NC State's magical run in the NCAA Tournament was a huge economic boon for Bailey. When the season ended, Valvano implored Utah Jazz president Frank Layden to take Bailey early in the 1983 NBA draft. "This kid is one of the best-kept secrets in the country," Valvano said mid-way through Bailey's senior season. "Speed, quickness, he's got all that. But he also has character. He works hard, he goes to class, he listens, he's coachable. He might fill out to be a monster."
Valvano told Layden: "Don't think of Thurl as just a player. As a person he will be good for your team and the community."
Layden took Valvano's advice, and the Jazz made him the No. 7 pick in the 1983 NBA draft. He spent 10 years with the team, became the fifth-leading scorer in franchise history and quietly was the team captain on a squad that included perennial NBA All-Stars John Stockton and Karl Malone.

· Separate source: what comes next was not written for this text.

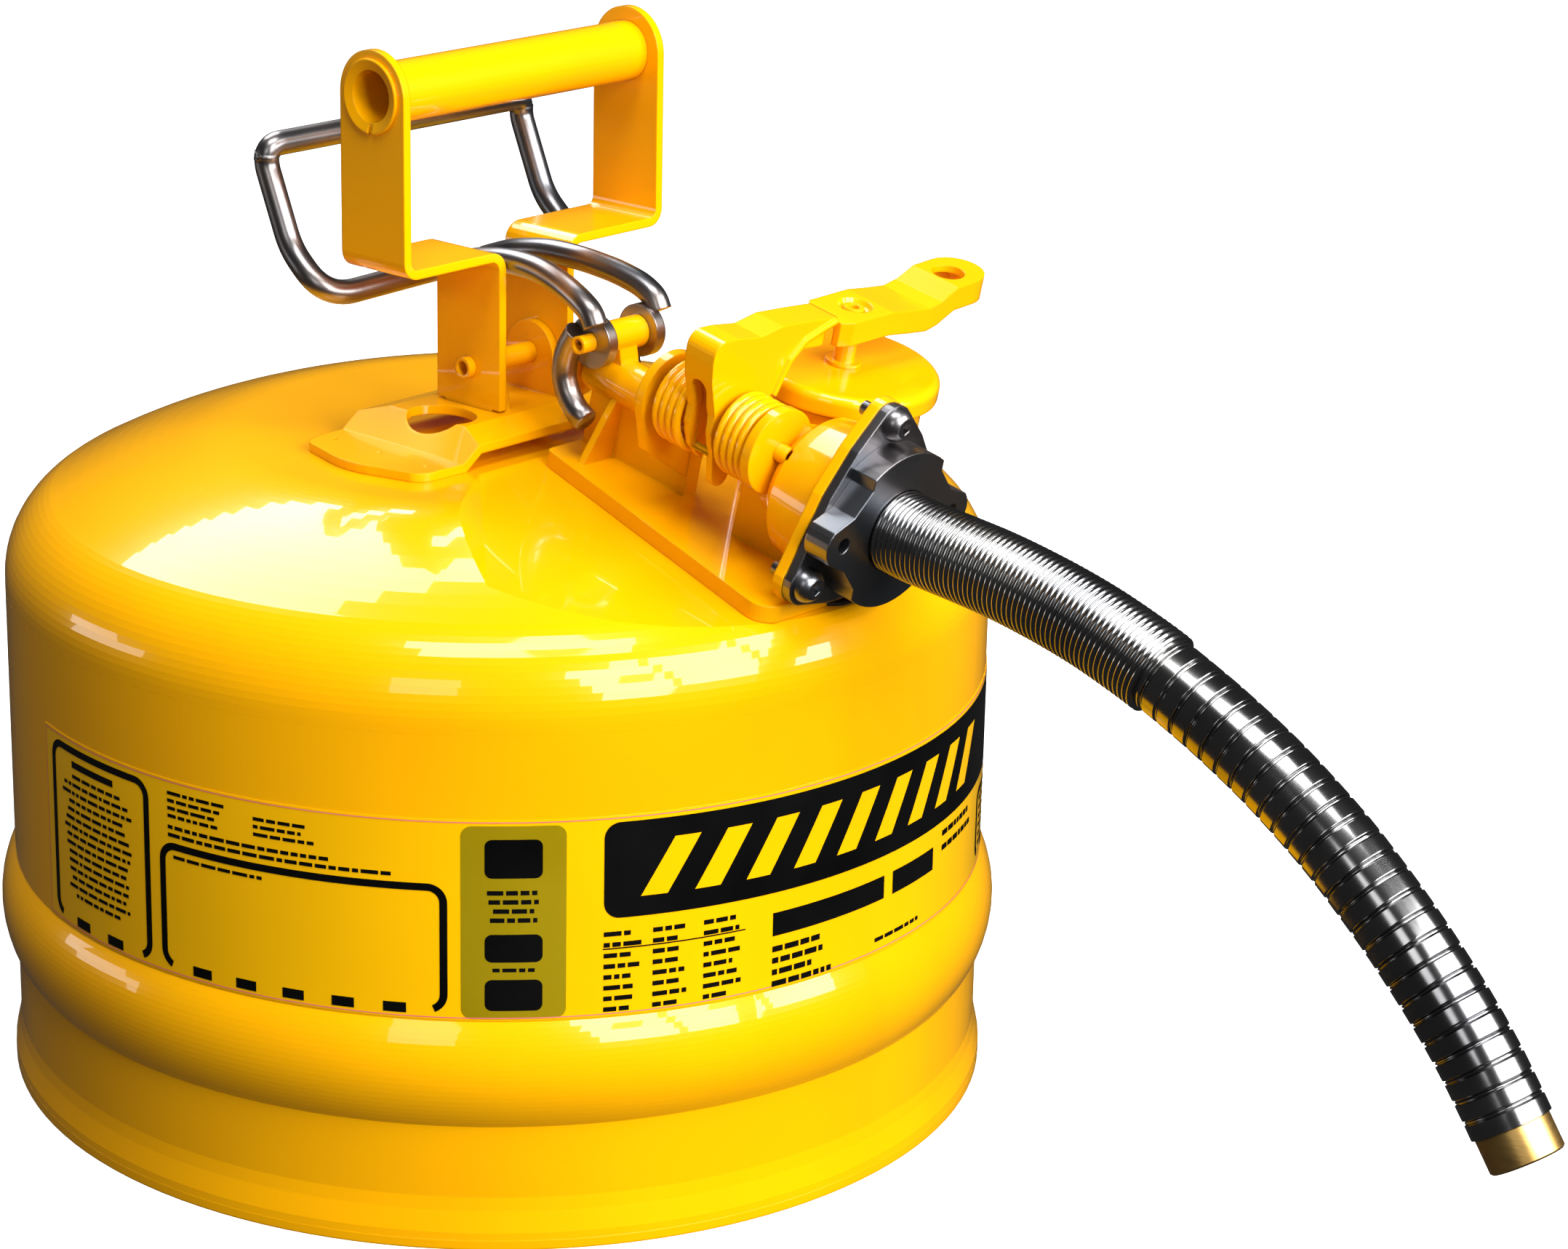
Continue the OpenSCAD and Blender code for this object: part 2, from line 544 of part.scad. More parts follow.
module lever_spring_rear() {
    c = coil(35.1, 2.52, 4, coil_r, 270, 20);
    color(yellow) loc() translate([0, hinge_y, hinge_z]) wire(concat([[35, 5.6, -11.6]], c, [[45.22, 4,
        -10.9]]), coil_wire, 8,
        [1, 0.02, 0.01]);
}
module lever_spring_front() {
    c = coil(58.3, 2.52, 4, coil_r, 270, 20);
    color(yellow) loc() translate([0, hinge_y, hinge_z]) wire(concat([[58.25, 3, -10.9]], c, [[68.42,
        5.6, -11.6]]), coil_wire, 8,
        [1, 0.02, 0.01]);
}
module fill_cap() {
    h = 6.5;
    color(yellow) loc() translate([neck_x, neck_y, cap_top - h]) difference() {
        rotate_extrude() polygon(concat([[0, 2.2], [24.9, 2.2], [24.9, 0], [26, 0]], arc(cap_r - 1, 1, 1,
            270, 360, 3),
            arc(cap_r - 2.4, h - 2.4, 2.4, 0, 90, 6), [[0, h]]));
        translate([0, -post_back, -1]) cylinder(h = 20, r = 2.02, $fn = 32);
    }
}
module cap_gasket() {
    color(rubber) loc() translate([neck_x, neck_y, 12.58]) difference() {
        cylinder(h = 2.9, r = 24.8);
        translate([0, 0, -1]) cylinder(h = 6, r = 15);
    }
}
module cap_post() {
    color(yellow) loc() translate([neck_x, neck_y - post_back, 0]) difference() {
        union() {
            translate([0, 0, cap_top - 4.6]) cylinder(h = 20, r = 2, $fn = 32);
            translate([0, 0, cap_top + e]) cylinder(h = 1, r = 5.2, $fn = 48);
            translate([0, 0, cap_top + e]) cylinder(h = 36.6 - cap_top, r = 3, $fn = 48);
        }
        translate([0, 0, 33]) cylinder(h = 20, r = 1.5, $fn = 32);
        translate([0, 0, 37.6]) cylinder(h = 20, r = 10);
    }
}

// ---- hose end of the manifold ----
module hose_flange() {
    color(dark) loc() difference() {
        alongx(95.02, 98) polygon(flange_out(0));
        cylx(90, 100, 10);
        for (q = tri) cylx(90, 100, 2.6, q[1] * cos(q[0]), q[1] * sin(q[0]), 32);
    }
}
module screw_at(k) {
    q = tri[k];
    color(dark) loc() translate([0, q[1] * cos(q[0]), q[1] * sin(q[0])]) difference() {
        union() {
            cylx(87, 98.1, 2.08, f = 32);
            revx() polygon(concat([[0, 98.02], [4.9, 98.02], [4.9, 98.5]], arc(0, 98, 4.9, 12, 48, 4),
                [[2.9, 101.9], [0, 101.9]]));
        }
        translate([99.6, 0, 0]) rotate([0, 90, 0]) cylinder(h = 5, r = 1.75, $fn = 6);
    }
}
module flange_screw_top() { screw_at(0); }
module flange_screw_right() { screw_at(1); }
module flange_screw_left() { screw_at(2); }
module hose_collar() {
    ring = concat(arc(0, 0, 22.5, 52, 128, 12), [[-13.9, 14.6], [-19.6, 8]], arc(-22, 0.5, 6.6, 135, 225,
        6),
        [[-19.6, -8], [-13.9, -14.6]], arc(0, 0, 22.5, 232, 308, 12), [[13.9, -14.6], [19.6, -8]],
        arc(22, 0.5, 6.6, -45, 45, 6), [[19.6, 8], [13.9, 14.6]]);
    color(dark) loc() difference() {
        alongx(98.02, 106.1) polygon(ring);
        cylx(90, 110, hose_r + 0.12);
        for (s = [-1, 1]) cylx(90, 110, 2.25, s * 22, 0.5, 32);
    }
}
module hose_nipple() {
    color(steel) loc() difference() {
        revx() polygon([[0, 98.04], [hose_r, 98.04], [hose_r, 100.4], [hose_bore - 0.3, 100.5],
            [hose_bore - 0.3, 112], [hose_bore - 0.8, 113], [0, 113]]);
        cylx(95, 125, 6.6);
    }
}
// hose centreline in the XZ plane: straight out of the collar, then drooping
route = [[147.3, 194.16], [152.6, 193.04], [160, 191.8], [170, 190.7], [178, 189.9], [186.3, 188.9],
    [196, 187.3],
    [207.8, 184.9], [219.5, 181.9], [231.1, 178.1], [239.9, 174.8], [240.3, 174.6], [253.5, 168.8],
        [264.3, 163.4],
    [274.9, 157.5], [285, 151], [294.9, 144], [304.3, 136.3], [313.4, 128.2], [322.1, 119.7], [330.4,
        110.9],
    [338.2, 101.6], [345.2, 92], [348.1, 87.8]];
step_x = 240;
module hose_tube() {
    n = 20;
    m = len(route);
    p = [for (q = route) [q[0], 0, q[1]]];
    function nrm(i) = let(t = tang(p, i)) [-t[2], 0, t[0]];
    function ringp(i, r) = [for (k = [0:n - 1]) let(a = 360 * k / n)
        p[i] + r * (cos(a) * nrm(i) + sin(a) * [0, 1, 0])];
    pts = concat([for (i = [0:m - 1]) each ringp(i, route[i][0] < step_x ? hose_r : band_r)],
        [for (i = [0:m - 1]) each ringp(i, hose_bore)]);
    q = m * n;
    f = concat([for (i = [0:m - 2]) for (k = [0:n - 1]) let(j = (k + 1) % n, a = i * n)
        each [[a + k, a + n + j, a + n + k], [a + k, a + j, a + n + j],
              [q + a + k, q + a + n + k, q + a + n + j], [q + a + k, q + a + n + j, q + a + j]]],
        [for (k = [0:n - 1]) let(j = (k + 1) % n, a = (m - 1) * n)
            each [[k, q + k, q + j], [k, q + j, j], [a + k, q + a + j, q + a + k], [a + k, a + j,
                q + a + j]]]);
    color([0.45, 0.45, 0.47]) polyhedron(pts, f);
}
module hose_tip() {
    last = route[len(route) - 1];
    d = last - route[len(route) - 2];
    in = hose_bore * cos(9) - 0.1;
    color(brass) translate([last[0], 0, last[1]]) rotate([0, atan2(d[0], d[1]), 0])
        rotate_extrude() polygon([[in - 1.2, -8], [in, -8], [in, e], [tip_r - 0.2, e],
            [tip_r, 0.3], [tip_r, tip_len - 0.5], [tip_r - 0.5, tip_len], [in - 1.2, tip_len]]);
}

body_shell();
dome_top();
base_rim();
bottom_pan();
label();
saddle_bracket();
handle_pin();
handle_strap_left();
handle_strap_right();
grip_tube();
manifold();
fill_neck();
manifold_gasket();
fill_arrester();
pour_arrester();
valve_stem();
plunger_disc();
valve_disc();
valve_seal();
valve_spring();
trigger_wire();
trigger_hub_left();
trigger_hub_right();
trigger_pin();
lever_hood();
lever_arm();
lever_pin();
lever_spring_rear();
lever_spring_front();
fill_cap();
cap_gasket();
cap_post();
hose_flange();
flange_screw_top();
flange_screw_left();
flange_screw_right();
hose_collar();
hose_nipple();
hose_tube();
hose_tip();
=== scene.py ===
"""Looks for a two-opening steel safety can: powder-coated body, chromed trigger and metal hose."""
import json
import random
from math import cos, hypot, pi, radians, sin

import bpy
import numpy as np
from mathutils import Matrix, Vector


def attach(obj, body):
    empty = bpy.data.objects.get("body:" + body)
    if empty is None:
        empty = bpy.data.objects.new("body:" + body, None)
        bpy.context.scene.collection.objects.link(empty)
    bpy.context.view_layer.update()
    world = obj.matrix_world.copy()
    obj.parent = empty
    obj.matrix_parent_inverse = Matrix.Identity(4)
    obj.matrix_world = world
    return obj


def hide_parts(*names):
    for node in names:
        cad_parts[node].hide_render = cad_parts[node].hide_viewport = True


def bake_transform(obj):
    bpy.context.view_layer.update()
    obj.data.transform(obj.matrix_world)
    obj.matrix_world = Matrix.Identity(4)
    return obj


MM = 0.001
TILT = radians(12)
MANIFOLD = Vector((0.0488, 0, 0.2151))

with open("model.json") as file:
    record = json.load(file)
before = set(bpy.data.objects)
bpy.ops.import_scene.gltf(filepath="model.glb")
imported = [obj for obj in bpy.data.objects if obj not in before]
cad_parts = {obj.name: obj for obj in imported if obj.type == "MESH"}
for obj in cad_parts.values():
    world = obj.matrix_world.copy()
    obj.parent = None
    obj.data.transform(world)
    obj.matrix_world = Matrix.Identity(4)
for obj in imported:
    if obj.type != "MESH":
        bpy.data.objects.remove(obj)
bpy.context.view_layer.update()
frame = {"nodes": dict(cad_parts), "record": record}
nodes = frame["nodes"]
slot_of = {part["node"]: part["material_slot"] for part in frame["record"]["subparts"]}


def local(x, y, z):
    """A point given in millimetres in the manifold's tilted frame, in the row frame in metres."""
    return MANIFOLD + Matrix.Rotation(TILT, 3, "Y") @ Vector((x, y, z)) * MM


# ---- materials ----
def link(tree, output, target):
    tree.links.new(output, target)


def noise(tree, coords, scale, detail, stretch=(1, 1, 1)):
    """A noise texture in the row frame, stretched along the axes where a finish has a direction."""
    mapping = tree.nodes.new("ShaderNodeMapping")
    mapping.inputs["Scale"].default_value = stretch
    link(tree, coords, mapping.inputs["Vector"])
    texture = tree.nodes.new("ShaderNodeTexNoise")
    texture.inputs["Scale"].default_value = scale
    texture.inputs["Detail"].default_value = detail
    link(tree, mapping.outputs["Vector"], texture.inputs["Vector"])
    return texture.outputs["Fac"]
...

Bailey has lived a life that he never expected, doing things that were never expected of him. Even though he has a different faith than he had in college, Bailey still believes there was something spiritual about his career at NC State and that there was something born from that 1983 championship that continues to bless him now.
"I just always believed in a higher power, especially during the year of the championship," Bailey said. "There is no way that anybody could ever tell me that there wasn't divine intervention involved. We had to do our parts and use our God-given talents, but it wasn't just luck. I think we were instruments. I think we transcended normal basketball."
And Bailey, all heart still, continues to transcend what people believe is a normal basketball player.